During the California gold rush of the 1850s, there were two broad paths to wealth: Go for the gold and strike it rich, or pursue the picks and shovels approach by selling tools and supplies to prospectors.
More than a century and a half later, Granite Construction is pursuing a mix of the two approaches. The Watsonville, California-based civil contractor and road builder is searching for gold in infrastructure projects, which can provide steady revenue and backlog for years to come.
On that front, Kyle Larkin, Granite’s CEO and president, called this “the strongest market I’ve seen in my career,” during a Nov. 6 call discussing the firm’s third quarter results.
On the picks and shovels side, Granite’s materials business is selling the supplies needed to build infrastructure. It offers asphalt and aggregates to other horizontal contractors while supplying its own projects. The firm continues to amass ever more volume by snatching up smaller providers across different regions.
The third quarter of 2025 was no exception. It completed the acquisitions of two aggregate producers for a combined price of $710 million in August.
Then, in October, the firm bought Carson City, Nevada-based Cinderlite Trucking, which operates five aggregate yards, for an undisclosed amount. With this and other bolt-on acquisitions over the last several years, Granite has increased its aggregate production volume to 25 million tons, up from 16 million tons in 2021, Larkin said on the call.
Granite isn’t alone in its growth-via-acquisition strategy. M&A activity has ticked up in the sector of late, for builders and consultants as well as the contech companies that sell to them.
Granite’s picks and shovels strategy is also helping it strike paydirt beyond pure infrastructure jobs, via entry into the building boom for data centers, which also need roads and parking lots.
For example, Larkin said on the call the firm was experiencing particularly strong demand for aggregates in the Southeast.

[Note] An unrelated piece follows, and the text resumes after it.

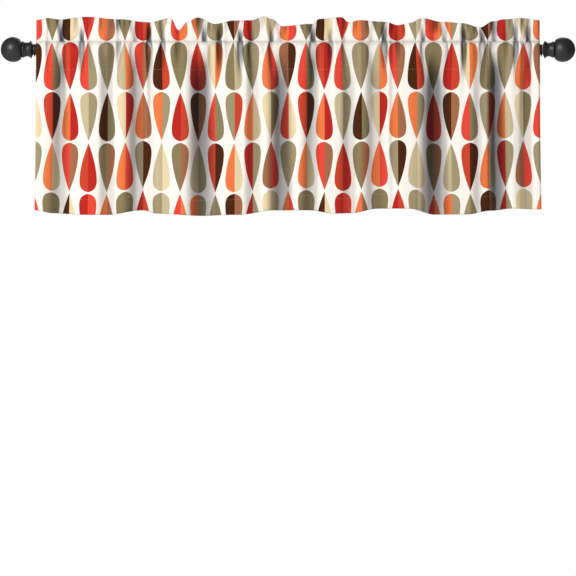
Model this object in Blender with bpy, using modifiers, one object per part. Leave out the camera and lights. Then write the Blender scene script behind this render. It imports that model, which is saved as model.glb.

“It's that significant private investment that we knew was already taking place in the Southeast, and that's proving to be the case,” Larkin said. “There's strong demand associated with data center infrastructure improvements and expansion and development, so we’re already looking at ways that we can meet that demand.”
By the numbers
Granite’s total revenue increased to $1.43 billion, a 12% increase from $1.28 billion in the third quarter of 2024. Net income was also higher, at $102.93 million, a 30% jump from $78.95 million a year ago.
Backlog, which the company refers to as committed and awarded projects, or CAP, came in at $6.3 billion, a company record. That was a $718 million increase from a year ago, representing a 12.9% gain.
Revenue from its materials segment grew 39.1% to $270.99 million, up from $194.81 million a year earlier, according to its earnings release.
Construction revenue was up to $1.16 billion, a 7.6% increase from $1.08 billion a year ago.
Some projects ‘shift to the right’
Although improvements in the materials business were the focus of the call, the risks inherent to large-scale construction projects showed up, too. Granite adjusted downward the upper end of its revenue guidance for full year 2025. It’s now projecting a range of $4.35 billion to $4.45 billion, below its previous range of $4.35 billion to $4.55 billion.
Granite had “some work shift to the right,” Larkin said, meaning revenue it thought would come in the third quarter moved to the end of the year. He explained that lag materialized as some projects took longer in their preconstruction phases than expected.
“It’s always hard to predict the timing of these things,” Larkin said. “Sometimes that preconstruction services can take more than the typical two years that we've talked about. There's actually a couple contracts that we're looking at today that we've been in preconstruction for four and five years, so it can take a while to navigate through all those.”
As some projects struggled to get off the ground, money from the Infrastructure Investment and Jobs Act still promises a long runway ahead. Larkin told investors just half of that money has been used so far.
“We checked in with ARTBA, the American Road Transportation Builders Association, and right now it looks like the spend to date of the IIJA is around 50% through August,” Larkin said. “So there will continue to be opportunities in the marketplace even beyond its expiration next September.”